What you are asked to do
Show every line in the records below that contains the word "joints".

Stored data
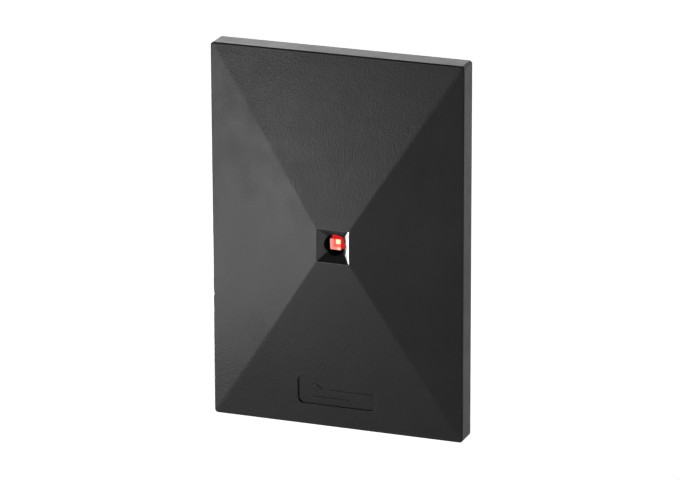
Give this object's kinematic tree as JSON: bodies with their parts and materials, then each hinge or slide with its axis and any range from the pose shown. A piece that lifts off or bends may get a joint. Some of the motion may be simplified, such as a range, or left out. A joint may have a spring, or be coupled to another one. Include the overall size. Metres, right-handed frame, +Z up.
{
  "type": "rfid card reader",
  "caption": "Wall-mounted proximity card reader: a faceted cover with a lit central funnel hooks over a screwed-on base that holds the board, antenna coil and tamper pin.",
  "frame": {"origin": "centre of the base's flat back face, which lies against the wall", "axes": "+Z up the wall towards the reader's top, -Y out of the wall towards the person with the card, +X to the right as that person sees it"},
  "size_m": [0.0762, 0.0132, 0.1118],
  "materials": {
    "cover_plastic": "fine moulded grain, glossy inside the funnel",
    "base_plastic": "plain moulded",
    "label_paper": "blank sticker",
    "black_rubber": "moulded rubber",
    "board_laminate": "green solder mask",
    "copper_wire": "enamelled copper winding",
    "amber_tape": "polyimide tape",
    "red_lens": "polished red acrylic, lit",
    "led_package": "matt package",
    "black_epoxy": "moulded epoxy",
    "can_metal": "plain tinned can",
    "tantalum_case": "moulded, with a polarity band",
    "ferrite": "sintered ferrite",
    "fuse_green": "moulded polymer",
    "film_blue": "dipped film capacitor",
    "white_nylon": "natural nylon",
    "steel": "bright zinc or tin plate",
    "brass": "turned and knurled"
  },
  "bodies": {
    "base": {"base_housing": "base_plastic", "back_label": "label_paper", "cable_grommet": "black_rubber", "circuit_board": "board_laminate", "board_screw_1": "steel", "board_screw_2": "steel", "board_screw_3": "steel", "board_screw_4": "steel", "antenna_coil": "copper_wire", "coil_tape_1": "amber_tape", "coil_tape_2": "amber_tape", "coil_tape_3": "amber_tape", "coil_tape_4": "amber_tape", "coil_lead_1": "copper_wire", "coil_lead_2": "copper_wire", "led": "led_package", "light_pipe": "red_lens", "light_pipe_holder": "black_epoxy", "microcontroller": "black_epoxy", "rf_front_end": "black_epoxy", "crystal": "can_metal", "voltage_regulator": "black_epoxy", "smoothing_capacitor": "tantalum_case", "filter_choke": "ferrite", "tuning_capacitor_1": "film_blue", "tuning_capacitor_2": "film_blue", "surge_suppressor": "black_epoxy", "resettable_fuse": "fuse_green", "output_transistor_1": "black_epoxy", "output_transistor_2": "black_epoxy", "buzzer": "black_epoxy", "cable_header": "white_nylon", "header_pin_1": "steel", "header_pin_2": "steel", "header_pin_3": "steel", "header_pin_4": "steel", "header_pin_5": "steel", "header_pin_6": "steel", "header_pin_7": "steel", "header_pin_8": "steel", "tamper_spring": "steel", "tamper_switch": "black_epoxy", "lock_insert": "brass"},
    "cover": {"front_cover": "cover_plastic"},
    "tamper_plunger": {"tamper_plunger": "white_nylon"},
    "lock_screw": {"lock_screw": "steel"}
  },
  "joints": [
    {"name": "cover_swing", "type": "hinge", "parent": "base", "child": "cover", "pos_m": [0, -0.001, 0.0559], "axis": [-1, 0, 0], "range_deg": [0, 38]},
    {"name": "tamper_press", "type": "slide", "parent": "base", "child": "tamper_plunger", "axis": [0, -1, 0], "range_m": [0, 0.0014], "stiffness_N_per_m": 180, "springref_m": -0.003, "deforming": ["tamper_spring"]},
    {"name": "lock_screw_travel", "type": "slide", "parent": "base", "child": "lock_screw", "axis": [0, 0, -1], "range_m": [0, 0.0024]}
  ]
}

---

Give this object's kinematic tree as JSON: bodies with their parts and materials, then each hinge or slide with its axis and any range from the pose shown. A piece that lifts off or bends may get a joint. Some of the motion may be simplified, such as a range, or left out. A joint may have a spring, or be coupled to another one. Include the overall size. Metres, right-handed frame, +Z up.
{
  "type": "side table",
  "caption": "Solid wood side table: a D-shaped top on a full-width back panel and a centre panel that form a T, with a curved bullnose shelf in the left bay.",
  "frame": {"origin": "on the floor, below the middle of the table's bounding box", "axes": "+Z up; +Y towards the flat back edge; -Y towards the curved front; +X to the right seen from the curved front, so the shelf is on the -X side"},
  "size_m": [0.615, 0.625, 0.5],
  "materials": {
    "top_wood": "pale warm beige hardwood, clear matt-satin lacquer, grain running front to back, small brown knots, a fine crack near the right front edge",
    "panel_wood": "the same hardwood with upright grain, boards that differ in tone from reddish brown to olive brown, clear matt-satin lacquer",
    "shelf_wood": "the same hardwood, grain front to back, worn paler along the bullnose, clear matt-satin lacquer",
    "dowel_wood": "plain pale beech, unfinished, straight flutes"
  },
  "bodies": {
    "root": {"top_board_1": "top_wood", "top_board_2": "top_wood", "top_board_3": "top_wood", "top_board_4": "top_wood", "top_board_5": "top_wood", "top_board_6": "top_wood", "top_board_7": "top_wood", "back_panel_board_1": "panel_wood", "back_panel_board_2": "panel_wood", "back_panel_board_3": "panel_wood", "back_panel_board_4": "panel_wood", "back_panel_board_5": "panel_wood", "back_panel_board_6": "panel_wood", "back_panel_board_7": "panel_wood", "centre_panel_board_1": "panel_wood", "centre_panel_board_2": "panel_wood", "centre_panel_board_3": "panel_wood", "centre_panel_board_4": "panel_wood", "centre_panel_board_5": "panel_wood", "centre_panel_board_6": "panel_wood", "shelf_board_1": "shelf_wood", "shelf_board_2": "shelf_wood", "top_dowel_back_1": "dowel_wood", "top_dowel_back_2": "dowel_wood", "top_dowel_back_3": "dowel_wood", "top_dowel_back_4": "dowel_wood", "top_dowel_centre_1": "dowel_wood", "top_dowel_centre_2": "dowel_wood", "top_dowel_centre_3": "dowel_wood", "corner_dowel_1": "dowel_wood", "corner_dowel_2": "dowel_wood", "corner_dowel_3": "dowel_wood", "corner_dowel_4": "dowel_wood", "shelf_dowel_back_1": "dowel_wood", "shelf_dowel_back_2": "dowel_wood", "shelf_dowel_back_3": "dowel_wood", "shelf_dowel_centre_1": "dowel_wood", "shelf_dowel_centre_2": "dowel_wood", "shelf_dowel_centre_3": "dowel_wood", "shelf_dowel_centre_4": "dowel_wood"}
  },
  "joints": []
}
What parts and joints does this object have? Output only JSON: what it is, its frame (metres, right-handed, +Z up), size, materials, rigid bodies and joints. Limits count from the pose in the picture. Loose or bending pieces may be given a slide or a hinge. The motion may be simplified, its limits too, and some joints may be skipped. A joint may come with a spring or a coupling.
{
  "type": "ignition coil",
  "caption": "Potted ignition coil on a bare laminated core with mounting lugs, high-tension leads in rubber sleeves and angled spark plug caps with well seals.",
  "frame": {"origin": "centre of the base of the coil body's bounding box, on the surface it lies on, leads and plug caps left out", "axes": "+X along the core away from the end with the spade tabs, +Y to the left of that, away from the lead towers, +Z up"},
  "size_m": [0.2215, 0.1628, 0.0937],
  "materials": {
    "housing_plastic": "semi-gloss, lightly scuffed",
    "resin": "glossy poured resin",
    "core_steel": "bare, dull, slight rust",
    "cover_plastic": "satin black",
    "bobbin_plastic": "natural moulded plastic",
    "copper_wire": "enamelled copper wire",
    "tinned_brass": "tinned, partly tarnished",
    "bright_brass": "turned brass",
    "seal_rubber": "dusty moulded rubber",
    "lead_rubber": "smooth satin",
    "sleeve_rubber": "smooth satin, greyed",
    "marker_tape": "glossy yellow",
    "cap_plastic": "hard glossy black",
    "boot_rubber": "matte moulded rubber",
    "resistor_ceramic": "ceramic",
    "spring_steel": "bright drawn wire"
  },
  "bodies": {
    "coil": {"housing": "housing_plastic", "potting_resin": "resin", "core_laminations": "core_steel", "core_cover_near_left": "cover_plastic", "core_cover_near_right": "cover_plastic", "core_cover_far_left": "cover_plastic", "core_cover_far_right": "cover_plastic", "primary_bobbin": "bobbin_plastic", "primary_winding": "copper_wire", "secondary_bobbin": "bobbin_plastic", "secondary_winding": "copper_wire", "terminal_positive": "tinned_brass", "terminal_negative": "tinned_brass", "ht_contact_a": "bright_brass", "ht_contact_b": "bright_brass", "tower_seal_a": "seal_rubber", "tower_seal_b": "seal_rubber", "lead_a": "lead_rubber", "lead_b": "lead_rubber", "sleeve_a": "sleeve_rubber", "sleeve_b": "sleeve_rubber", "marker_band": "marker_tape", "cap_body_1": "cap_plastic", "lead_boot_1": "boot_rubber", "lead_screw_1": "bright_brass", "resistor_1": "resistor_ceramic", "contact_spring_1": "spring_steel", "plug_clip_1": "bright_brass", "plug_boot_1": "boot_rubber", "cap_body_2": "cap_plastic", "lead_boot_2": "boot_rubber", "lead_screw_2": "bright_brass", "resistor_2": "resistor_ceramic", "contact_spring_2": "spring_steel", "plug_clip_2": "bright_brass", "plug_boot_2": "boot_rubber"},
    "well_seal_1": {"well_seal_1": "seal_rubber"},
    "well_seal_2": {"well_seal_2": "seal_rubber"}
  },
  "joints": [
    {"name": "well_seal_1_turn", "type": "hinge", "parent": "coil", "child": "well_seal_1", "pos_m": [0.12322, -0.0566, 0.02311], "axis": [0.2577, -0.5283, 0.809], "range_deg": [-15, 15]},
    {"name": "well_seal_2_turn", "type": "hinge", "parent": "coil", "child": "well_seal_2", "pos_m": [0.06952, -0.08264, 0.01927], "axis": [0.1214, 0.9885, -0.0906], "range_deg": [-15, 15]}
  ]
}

Response for this exercise
  "joints": [
  "joints": []
What parts and joints does this object have? Output only JSON: what it is, its frame (metres, right-handed, +Z up), size, materials, rigid bodies and joints. Limits count from the pose in the picture. Loose or bending pieces may be given a slide or a hinge. The motion may be simplified, its limits too, and some joints may be skipped. A joint may come with a spring or a coupling.
  "joints": [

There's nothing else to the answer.